▶ [Material]
******
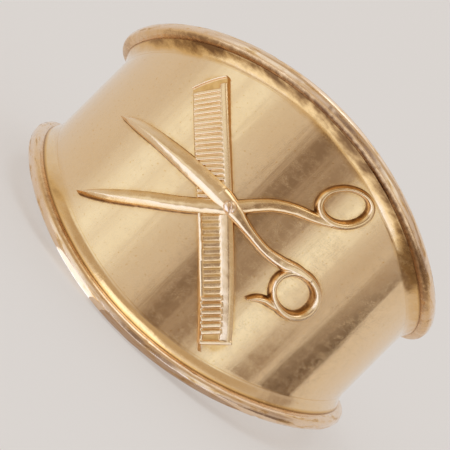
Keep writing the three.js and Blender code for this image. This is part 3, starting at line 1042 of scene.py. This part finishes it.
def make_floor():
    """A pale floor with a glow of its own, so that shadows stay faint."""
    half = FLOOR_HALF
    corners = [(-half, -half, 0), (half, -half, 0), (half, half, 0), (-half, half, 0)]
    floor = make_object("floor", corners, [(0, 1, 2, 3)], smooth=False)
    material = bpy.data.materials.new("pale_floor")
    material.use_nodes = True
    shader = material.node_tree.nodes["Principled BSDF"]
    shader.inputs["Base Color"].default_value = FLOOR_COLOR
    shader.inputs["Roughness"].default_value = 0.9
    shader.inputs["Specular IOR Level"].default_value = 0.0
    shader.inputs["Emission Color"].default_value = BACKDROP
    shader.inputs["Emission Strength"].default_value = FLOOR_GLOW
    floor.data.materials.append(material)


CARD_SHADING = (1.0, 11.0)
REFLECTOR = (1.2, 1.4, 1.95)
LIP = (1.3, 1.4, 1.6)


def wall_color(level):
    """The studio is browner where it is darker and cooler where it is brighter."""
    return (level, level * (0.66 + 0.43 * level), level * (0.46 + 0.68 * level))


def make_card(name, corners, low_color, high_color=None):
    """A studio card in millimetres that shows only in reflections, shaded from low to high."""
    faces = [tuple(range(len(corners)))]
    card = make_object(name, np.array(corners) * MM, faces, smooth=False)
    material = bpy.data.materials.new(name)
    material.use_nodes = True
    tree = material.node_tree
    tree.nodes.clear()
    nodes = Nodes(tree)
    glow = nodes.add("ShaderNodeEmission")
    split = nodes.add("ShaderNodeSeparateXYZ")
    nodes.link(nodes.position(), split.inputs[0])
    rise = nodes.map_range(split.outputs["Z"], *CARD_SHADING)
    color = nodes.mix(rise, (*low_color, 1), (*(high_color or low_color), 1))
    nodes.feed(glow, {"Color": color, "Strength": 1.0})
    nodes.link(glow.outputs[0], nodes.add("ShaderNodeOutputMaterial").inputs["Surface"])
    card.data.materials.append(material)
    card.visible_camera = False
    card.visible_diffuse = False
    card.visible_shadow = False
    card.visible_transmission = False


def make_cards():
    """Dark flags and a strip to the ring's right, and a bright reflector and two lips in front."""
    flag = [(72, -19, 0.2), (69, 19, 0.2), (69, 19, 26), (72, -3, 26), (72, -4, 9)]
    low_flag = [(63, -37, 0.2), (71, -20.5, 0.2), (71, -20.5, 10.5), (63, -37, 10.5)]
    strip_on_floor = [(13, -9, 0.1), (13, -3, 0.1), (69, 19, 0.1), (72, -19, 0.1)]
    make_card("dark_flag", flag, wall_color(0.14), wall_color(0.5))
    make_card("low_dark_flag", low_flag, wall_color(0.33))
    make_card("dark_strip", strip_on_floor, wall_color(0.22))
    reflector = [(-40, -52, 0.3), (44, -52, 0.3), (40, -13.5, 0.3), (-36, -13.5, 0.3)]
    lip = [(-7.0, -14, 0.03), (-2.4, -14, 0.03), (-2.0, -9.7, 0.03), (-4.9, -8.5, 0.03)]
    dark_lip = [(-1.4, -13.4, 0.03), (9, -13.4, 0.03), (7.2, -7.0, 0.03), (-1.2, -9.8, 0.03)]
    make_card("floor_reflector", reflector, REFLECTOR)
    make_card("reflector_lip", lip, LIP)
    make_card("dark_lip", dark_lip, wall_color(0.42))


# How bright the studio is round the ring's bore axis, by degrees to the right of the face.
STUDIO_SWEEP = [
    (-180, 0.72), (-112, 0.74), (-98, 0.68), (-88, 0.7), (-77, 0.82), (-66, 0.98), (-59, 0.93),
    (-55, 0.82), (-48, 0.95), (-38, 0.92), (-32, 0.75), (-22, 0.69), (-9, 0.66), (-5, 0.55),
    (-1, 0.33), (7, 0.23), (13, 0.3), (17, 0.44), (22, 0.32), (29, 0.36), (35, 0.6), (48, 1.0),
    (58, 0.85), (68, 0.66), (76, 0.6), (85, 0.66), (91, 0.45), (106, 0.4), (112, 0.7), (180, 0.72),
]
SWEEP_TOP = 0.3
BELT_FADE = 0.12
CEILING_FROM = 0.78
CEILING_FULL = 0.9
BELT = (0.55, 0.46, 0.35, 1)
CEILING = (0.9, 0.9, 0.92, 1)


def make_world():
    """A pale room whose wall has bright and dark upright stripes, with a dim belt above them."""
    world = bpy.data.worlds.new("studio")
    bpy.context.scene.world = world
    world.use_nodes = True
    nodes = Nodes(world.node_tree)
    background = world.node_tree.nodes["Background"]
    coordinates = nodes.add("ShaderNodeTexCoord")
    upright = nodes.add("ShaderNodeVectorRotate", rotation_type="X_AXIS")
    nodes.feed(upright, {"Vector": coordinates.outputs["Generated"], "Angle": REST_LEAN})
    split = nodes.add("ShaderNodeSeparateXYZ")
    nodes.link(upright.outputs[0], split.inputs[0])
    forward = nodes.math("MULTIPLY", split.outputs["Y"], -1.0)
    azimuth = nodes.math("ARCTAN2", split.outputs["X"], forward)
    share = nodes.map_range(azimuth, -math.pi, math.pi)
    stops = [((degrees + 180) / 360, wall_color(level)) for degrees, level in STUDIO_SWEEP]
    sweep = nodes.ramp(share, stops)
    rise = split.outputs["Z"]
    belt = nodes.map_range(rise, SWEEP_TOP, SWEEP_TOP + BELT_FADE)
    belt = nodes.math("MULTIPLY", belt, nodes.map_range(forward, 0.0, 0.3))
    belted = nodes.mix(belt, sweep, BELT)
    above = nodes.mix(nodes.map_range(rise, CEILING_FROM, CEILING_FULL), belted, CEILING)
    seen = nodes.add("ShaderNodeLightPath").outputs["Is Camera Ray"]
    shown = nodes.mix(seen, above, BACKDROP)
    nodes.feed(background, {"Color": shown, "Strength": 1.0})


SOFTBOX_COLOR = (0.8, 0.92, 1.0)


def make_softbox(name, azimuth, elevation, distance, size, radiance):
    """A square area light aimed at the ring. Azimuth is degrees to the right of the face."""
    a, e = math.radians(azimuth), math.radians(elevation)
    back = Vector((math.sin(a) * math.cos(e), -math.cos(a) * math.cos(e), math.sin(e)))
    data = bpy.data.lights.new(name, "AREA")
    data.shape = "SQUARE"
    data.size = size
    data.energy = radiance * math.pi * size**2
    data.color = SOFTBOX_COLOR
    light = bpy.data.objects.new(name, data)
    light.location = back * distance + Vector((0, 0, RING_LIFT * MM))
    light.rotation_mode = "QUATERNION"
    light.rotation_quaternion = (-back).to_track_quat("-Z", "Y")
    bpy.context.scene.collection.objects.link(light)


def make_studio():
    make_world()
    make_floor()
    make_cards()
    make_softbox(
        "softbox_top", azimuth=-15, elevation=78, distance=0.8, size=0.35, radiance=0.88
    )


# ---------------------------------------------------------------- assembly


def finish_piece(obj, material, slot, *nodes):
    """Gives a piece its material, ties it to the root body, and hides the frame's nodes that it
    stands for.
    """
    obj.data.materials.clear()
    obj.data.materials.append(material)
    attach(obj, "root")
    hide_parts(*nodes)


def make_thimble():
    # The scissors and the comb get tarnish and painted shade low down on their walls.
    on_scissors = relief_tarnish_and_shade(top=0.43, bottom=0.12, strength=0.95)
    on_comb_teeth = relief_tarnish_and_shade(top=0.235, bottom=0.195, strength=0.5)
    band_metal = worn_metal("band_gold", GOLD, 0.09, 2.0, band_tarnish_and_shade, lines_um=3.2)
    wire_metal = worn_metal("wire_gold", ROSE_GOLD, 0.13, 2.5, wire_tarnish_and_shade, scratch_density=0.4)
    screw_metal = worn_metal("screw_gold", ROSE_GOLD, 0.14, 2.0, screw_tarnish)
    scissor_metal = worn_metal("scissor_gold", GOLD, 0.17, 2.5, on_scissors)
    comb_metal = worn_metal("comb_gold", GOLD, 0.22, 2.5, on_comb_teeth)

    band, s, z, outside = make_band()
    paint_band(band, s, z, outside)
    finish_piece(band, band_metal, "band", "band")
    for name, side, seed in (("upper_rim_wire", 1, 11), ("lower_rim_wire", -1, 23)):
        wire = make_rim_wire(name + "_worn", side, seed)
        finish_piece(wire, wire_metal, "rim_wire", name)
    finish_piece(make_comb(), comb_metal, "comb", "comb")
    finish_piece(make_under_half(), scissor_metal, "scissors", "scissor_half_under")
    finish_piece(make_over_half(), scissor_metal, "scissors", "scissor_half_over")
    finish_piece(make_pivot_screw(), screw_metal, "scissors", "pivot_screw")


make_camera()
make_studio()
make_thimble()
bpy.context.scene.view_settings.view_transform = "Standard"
******
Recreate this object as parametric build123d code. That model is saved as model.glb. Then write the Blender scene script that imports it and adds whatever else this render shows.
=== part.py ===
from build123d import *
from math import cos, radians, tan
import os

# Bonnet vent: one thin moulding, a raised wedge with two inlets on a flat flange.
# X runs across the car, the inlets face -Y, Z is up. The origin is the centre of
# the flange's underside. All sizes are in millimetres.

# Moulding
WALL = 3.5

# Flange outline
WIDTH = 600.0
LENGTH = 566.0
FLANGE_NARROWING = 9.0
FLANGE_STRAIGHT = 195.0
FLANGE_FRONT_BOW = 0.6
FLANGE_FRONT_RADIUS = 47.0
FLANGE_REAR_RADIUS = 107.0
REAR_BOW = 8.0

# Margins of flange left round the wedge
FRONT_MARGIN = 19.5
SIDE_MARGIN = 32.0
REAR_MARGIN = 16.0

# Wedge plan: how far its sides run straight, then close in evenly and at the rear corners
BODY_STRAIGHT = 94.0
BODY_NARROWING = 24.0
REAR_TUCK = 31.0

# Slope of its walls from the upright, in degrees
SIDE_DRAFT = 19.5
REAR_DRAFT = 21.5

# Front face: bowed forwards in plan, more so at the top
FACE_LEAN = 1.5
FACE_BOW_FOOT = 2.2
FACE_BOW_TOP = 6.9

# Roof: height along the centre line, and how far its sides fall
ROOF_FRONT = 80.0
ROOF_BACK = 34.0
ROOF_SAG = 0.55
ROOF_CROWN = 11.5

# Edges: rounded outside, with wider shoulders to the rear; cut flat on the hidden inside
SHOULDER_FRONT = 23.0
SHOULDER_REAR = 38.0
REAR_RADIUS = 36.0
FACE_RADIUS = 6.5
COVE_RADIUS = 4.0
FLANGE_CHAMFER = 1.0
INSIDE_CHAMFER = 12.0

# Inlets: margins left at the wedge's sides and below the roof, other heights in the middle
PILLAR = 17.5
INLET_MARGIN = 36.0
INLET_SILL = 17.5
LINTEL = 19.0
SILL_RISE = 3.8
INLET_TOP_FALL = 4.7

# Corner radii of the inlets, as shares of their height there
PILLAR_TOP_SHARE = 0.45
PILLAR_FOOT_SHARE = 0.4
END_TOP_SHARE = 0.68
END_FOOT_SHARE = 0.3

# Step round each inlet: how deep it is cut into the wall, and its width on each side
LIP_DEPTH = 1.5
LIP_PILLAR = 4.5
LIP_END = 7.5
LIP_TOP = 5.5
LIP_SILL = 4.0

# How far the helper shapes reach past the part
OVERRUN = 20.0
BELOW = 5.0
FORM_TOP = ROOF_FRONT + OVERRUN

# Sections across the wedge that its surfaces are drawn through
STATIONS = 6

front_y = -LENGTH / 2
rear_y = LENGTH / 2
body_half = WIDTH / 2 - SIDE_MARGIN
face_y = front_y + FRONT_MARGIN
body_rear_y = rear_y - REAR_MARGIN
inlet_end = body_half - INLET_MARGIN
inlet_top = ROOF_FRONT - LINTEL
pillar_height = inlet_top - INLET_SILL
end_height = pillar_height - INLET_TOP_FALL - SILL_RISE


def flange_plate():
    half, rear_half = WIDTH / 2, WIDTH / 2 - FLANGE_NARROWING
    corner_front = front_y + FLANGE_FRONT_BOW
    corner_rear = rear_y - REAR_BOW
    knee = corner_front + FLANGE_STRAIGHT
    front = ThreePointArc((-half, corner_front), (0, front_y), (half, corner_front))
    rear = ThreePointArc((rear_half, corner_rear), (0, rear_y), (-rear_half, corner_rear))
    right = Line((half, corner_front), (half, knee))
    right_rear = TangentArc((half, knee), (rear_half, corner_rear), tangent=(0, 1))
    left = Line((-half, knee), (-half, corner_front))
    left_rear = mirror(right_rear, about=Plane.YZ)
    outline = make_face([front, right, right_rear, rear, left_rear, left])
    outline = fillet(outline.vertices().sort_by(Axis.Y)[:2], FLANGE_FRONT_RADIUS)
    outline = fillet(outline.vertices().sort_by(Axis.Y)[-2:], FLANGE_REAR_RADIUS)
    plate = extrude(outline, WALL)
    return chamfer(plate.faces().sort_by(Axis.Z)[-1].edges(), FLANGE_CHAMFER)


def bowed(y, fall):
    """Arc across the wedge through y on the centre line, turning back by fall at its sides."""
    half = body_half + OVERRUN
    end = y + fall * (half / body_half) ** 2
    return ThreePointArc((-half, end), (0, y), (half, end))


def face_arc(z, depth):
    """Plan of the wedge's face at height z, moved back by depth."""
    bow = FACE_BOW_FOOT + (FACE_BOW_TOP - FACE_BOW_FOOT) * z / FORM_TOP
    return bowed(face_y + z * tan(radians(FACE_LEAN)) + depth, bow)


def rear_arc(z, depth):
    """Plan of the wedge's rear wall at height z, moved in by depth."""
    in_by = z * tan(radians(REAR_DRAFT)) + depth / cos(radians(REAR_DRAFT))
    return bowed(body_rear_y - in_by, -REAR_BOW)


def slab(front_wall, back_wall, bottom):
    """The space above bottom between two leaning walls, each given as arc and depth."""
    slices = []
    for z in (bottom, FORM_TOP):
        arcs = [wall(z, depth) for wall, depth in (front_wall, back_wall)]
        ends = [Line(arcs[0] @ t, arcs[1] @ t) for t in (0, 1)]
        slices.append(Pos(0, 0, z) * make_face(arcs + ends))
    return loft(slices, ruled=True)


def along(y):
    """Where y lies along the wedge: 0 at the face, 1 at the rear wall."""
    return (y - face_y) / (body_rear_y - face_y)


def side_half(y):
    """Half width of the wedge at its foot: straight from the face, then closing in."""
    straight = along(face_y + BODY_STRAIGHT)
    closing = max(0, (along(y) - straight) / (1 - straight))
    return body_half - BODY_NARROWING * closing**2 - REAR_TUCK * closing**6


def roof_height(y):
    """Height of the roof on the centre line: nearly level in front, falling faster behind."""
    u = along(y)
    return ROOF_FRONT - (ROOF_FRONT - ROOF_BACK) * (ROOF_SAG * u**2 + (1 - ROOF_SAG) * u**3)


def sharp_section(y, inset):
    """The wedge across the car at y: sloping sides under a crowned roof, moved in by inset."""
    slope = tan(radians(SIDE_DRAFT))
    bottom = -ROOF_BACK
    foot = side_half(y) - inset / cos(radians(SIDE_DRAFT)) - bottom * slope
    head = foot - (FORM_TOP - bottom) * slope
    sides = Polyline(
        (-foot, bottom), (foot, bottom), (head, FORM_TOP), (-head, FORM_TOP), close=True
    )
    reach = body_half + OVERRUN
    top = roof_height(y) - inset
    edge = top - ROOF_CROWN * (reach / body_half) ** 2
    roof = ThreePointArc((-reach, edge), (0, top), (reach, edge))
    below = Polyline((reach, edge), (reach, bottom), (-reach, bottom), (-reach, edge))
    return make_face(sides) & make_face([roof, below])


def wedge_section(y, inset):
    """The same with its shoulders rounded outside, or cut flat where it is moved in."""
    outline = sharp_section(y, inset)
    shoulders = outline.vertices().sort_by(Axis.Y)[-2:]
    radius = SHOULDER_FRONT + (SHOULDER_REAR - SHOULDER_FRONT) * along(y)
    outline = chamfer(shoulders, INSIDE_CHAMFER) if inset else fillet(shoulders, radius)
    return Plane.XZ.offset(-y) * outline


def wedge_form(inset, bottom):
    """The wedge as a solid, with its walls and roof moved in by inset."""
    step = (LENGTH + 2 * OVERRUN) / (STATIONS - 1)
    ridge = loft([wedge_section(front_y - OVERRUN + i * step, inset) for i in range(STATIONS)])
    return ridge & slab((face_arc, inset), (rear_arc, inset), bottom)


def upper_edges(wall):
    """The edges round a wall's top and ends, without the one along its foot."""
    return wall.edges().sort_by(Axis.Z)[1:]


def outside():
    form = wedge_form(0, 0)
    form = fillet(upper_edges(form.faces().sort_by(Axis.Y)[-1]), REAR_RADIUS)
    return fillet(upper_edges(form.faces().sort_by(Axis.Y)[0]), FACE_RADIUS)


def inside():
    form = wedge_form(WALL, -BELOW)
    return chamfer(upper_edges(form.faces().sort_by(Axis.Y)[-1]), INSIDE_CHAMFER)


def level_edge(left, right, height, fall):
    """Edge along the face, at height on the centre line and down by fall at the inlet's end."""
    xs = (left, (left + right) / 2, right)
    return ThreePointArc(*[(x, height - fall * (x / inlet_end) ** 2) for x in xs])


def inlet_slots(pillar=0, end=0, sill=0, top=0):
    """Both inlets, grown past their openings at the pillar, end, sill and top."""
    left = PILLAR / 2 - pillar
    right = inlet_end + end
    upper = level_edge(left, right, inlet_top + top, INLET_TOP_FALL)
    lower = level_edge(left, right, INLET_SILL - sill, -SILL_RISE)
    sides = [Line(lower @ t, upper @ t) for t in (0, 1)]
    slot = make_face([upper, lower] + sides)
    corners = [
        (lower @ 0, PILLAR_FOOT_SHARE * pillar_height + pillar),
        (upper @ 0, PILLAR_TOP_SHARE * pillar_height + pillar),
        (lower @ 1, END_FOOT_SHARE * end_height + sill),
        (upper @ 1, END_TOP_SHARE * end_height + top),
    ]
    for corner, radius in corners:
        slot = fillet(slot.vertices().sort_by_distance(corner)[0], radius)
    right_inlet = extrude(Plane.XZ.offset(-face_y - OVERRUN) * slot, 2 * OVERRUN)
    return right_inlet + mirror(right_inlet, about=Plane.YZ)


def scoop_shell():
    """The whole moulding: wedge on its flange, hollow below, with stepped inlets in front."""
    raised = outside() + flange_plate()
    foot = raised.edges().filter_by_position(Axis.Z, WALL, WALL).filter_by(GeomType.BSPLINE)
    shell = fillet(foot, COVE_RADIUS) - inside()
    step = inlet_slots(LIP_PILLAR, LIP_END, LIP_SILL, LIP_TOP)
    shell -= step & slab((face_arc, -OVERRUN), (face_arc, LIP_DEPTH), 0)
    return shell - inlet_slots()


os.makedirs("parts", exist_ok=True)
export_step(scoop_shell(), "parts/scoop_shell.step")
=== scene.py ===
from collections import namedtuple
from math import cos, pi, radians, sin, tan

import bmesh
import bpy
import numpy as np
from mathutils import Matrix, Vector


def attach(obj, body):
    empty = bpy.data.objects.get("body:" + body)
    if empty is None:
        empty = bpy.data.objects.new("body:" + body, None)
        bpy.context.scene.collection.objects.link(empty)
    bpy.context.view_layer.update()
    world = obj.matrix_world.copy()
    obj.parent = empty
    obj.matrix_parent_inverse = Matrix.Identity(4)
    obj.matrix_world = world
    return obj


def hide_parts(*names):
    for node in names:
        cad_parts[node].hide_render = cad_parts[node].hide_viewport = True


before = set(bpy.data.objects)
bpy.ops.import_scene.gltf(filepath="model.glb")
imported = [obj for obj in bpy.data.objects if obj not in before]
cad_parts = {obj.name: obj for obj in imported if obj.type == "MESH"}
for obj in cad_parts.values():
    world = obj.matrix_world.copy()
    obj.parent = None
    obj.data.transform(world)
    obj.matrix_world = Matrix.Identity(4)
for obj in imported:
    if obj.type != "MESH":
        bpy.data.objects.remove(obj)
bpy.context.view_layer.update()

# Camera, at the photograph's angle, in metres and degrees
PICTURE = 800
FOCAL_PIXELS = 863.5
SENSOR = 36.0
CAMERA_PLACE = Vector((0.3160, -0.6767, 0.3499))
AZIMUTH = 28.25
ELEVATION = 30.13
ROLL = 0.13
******
▶ [What is being asked]
Search the records above for "Blender". Copy each line where it is found.

▶ [Finished answer]
Keep writing the three.js and Blender code for this image. This is part 3, starting at line 1042 of scene.py. This part finishes it.
Recreate this object as parametric build123d code. That model is saved as model.glb. Then write the Blender scene script that imports it and adds whatever else this render shows.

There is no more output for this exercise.